DIRECTION
Give back exactly the lines from the start of the listing to the line containing "face on z = 0.", inclusive, and nothing beyond them.

DATA LINES
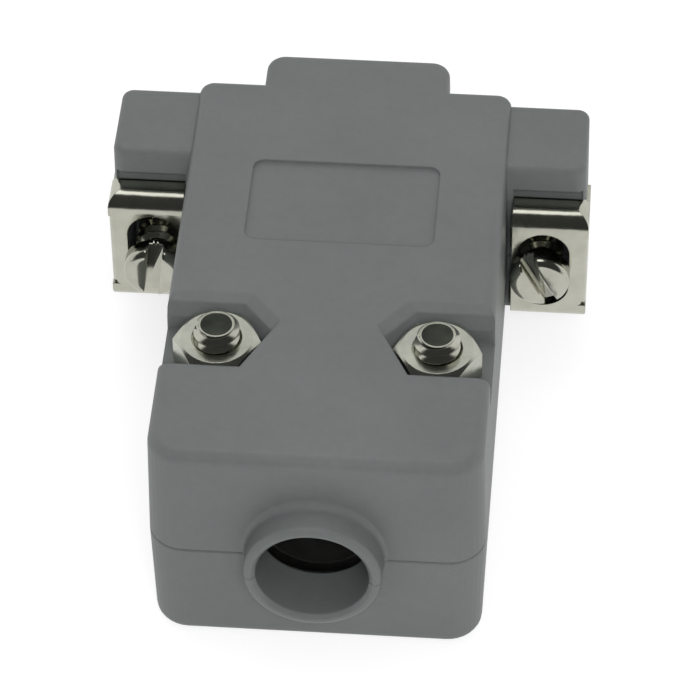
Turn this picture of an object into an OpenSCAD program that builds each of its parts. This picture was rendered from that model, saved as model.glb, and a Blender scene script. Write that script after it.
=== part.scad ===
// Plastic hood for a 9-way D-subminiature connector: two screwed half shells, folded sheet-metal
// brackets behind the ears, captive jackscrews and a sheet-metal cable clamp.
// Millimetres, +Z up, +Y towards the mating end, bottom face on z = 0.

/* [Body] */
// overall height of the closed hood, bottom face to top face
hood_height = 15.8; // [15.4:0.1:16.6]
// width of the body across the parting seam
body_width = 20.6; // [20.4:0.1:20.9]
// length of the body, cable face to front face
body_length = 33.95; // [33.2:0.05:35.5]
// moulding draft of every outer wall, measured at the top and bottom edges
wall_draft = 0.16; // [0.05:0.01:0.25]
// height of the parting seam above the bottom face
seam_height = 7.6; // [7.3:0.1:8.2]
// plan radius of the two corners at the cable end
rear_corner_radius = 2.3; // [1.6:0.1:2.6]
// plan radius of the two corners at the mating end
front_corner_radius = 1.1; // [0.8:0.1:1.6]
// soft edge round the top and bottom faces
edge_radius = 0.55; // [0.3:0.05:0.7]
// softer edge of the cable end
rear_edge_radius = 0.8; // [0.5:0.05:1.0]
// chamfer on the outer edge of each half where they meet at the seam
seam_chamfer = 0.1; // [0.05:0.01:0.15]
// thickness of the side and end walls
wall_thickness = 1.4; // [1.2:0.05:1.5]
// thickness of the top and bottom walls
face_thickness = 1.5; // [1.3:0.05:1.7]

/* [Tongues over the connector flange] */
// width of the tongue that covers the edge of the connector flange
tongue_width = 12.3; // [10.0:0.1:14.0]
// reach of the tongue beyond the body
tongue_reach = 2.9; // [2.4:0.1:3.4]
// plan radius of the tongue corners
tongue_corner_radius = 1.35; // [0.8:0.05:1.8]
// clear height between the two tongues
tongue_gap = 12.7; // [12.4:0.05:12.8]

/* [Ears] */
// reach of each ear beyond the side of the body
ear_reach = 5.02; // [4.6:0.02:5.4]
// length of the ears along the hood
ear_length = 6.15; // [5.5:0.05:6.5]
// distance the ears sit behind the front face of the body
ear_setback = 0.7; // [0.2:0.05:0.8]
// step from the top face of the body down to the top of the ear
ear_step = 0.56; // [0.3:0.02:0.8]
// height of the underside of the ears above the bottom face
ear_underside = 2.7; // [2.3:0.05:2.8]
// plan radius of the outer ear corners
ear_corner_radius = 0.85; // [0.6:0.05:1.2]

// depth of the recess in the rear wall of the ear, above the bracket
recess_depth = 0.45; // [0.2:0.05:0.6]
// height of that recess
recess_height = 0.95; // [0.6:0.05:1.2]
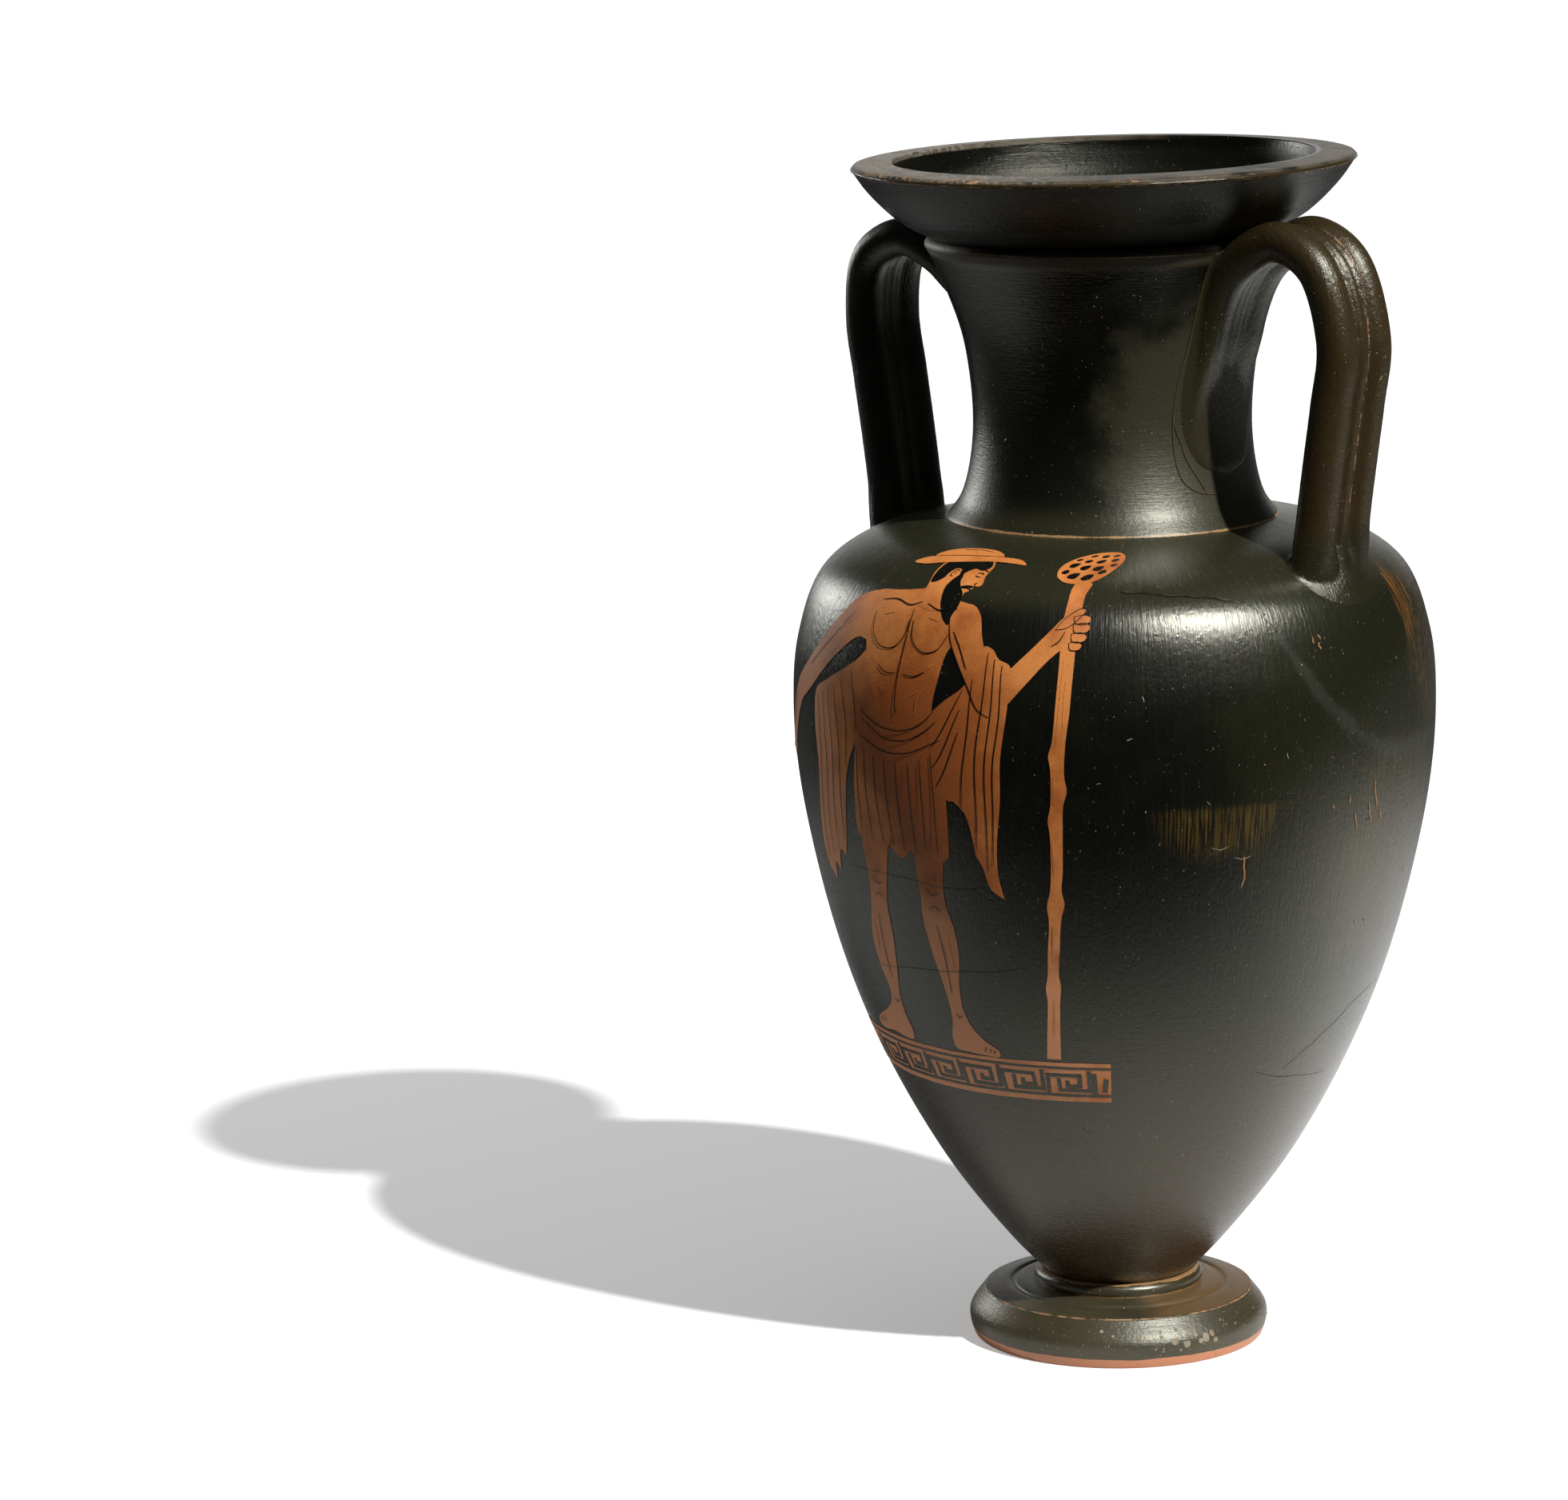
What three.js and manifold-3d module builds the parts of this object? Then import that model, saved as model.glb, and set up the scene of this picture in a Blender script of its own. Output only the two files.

RESPONSE BELOW
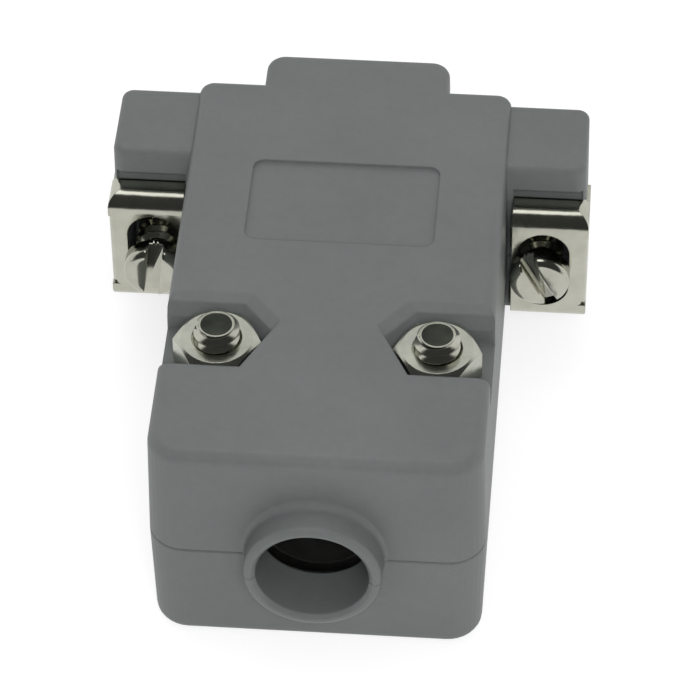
Turn this picture of an object into an OpenSCAD program that builds each of its parts. This picture was rendered from that model, saved as model.glb, and a Blender scene script. Write that script after it.
=== part.scad ===
// Plastic hood for a 9-way D-subminiature connector: two screwed half shells, folded sheet-metal
// brackets behind the ears, captive jackscrews and a sheet-metal cable clamp.
// Millimetres, +Z up, +Y towards the mating end, bottom face on z = 0.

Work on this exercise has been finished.